Militares de alta patente, responsáveis por áreas estratégicas, tiveram destino semelhante. Xi Jinping — ele mesmo um “desaparecido” por 14 dias em 2012, antes de chegar ao poder — não admite que haja problemas com a China. Para ele, isso seria duvidar dele mesmo. Ao menos por enquanto, essa possibilidade simplesmente não existe no atual regime.

A tradição russa contra críticos

Miligramas de novichok, droga que induz a paralisação de músculos, matam um adulto em minutos. Em agosto de 2020, foi colocada em um chá pedido por Alexei Navalny, líder da oposição russa, em aeroporto da Sibéria. O advogado se salvou. Mas isso não o poupou da perseguição do regime russo.

Em 2023 se viu condenado a quase 20 anos de prisão. O maior opositor de Vladímir Putin se tornou o exemplo mais recente de envenenamento, método que remonta à Guerra Fria e era usado frequentemente pela KGB — de onde saiu Putin, no comando da Rússia desde 2000. Foram vários os casos semelhantes, como o do plutônio radioativo que em 2006 matou o ex-agente Alexander Litvinenko em Londres.

O dissidente russo Alexei Navalny se salvou do envenenamento, mas cumpre pena na Sibéria (Crédito:Alexander Nemenov)

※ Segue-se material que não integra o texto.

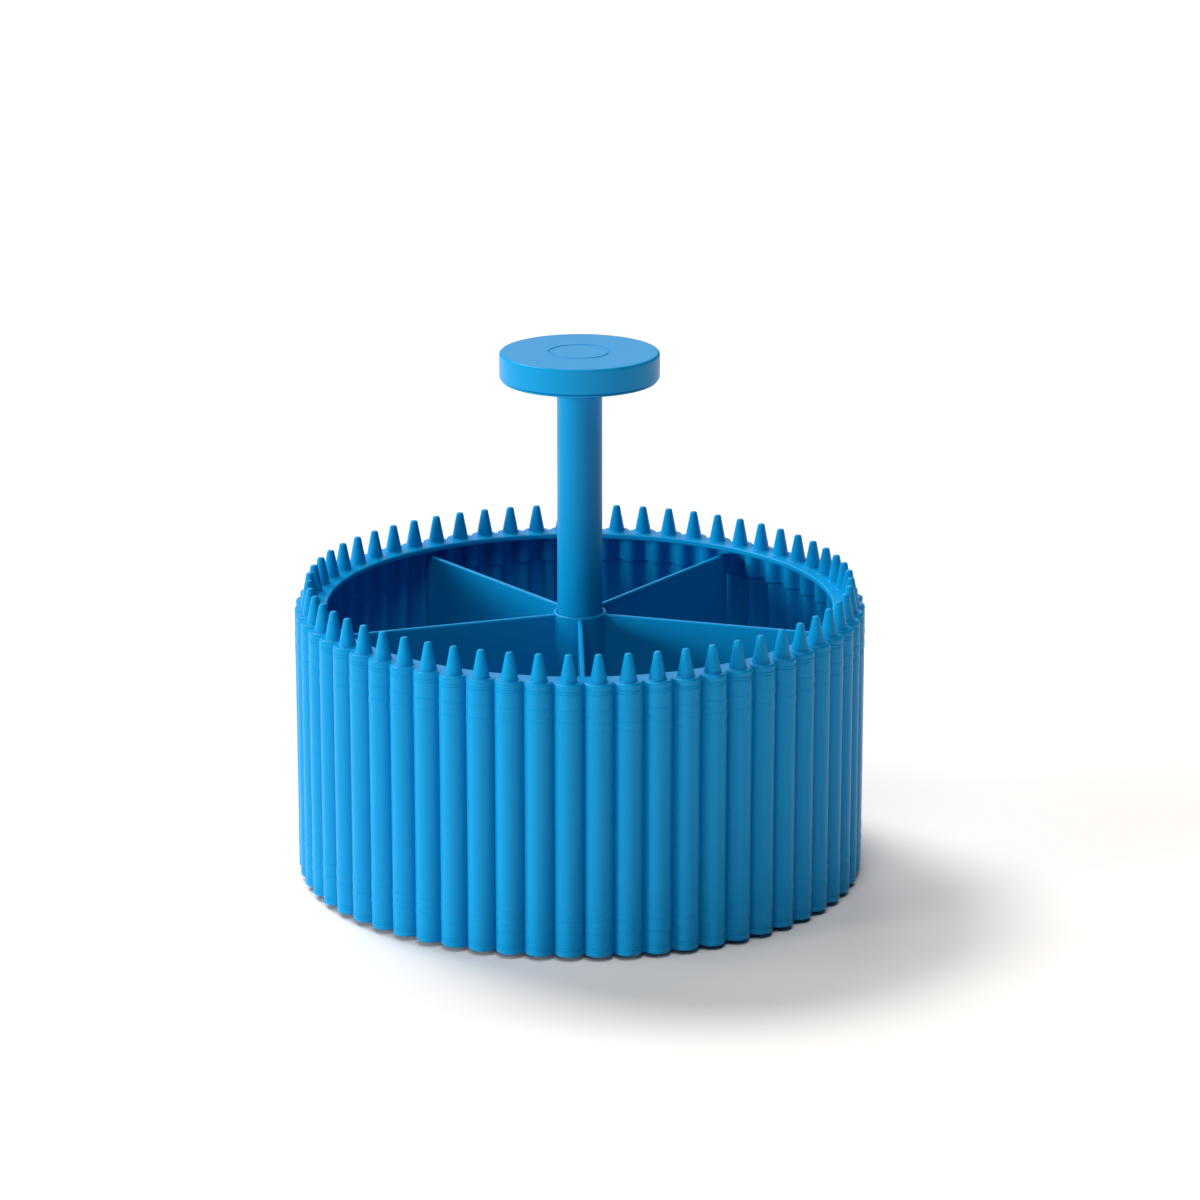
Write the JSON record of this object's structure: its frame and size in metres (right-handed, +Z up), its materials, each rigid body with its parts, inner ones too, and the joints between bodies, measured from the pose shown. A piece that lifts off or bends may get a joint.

No primeiro semestre de 2022, com o início da guerra na Ucrânia e combustíveis se tornando arma de guerra, sete oligarcas russos do setor foram mortos por tiros ou despencaram de varandas ou penhascos em “suicídios” aparentes. Em setembro, o empresário Ivan Pechorin se afogou caindo de seu barco. Em agosto deste ano, foi a vez de Yevgueni Prigozhin, morto na queda de seu avião, depois de ameaçar Putin com um golpe de Estado.